The technology is there. And it can be installed perfectly today because it has already been intensely tested. So it can go fast to implement the next layers of technology in your business.
Construction itself has become an order qualifier, the order winner is the underlying technology (Geert Aelbrecht)
For us, this means that the value chains are opening up very quickly and widely. This also has consequences in terms of personnel management and changes: after all, you need new talent and new capacities.
That is not so obvious for our sector, but if you don’t do it, you will disappear from the market because you will only be a subcontractor for someone who has all the new technologies.
So you have to reposition your company in certain areas where you want to be a leader. You have to make choices because you can’t be a leader in everything. And often, in doing that, you have to find a partner to help you lead.

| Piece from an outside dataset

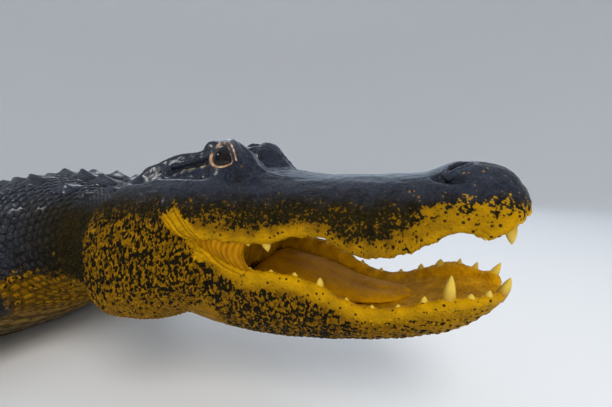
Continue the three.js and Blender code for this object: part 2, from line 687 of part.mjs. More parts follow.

That’s why we had a start-up acceleration program and why we recently announced several collaborations. By way of an example: together with i.Leco and Proximus, we have created a leader in smart buildings and energy transition, aug∙e. And together with grid operator Elia, we want to give smart buildings an active role in the electricity system. Moreover, we are a pioneer in building information modeling in the Benelux. In 2018 we were the first in Belgium with a BIM level 2 certification.
Our primary activity of building remains, but it is a very different way of building. Fifteen years ago, the electrical, mechanical, and electronic aspects accounted for say 20, 25, and in very rare cases, 30 percent of the value of a project. Today it makes up almost half of the cost of your project. That’s a massive shift. But it is essential to keep our place around the table, along with all the innovations in the various construction projects themselves.
In this regard, construction itself has become an order qualifier, and the order winner is the underlying technology.
A lot of innovation indeed and changes in various areas at the same time. Geert, thanks for your time and insights.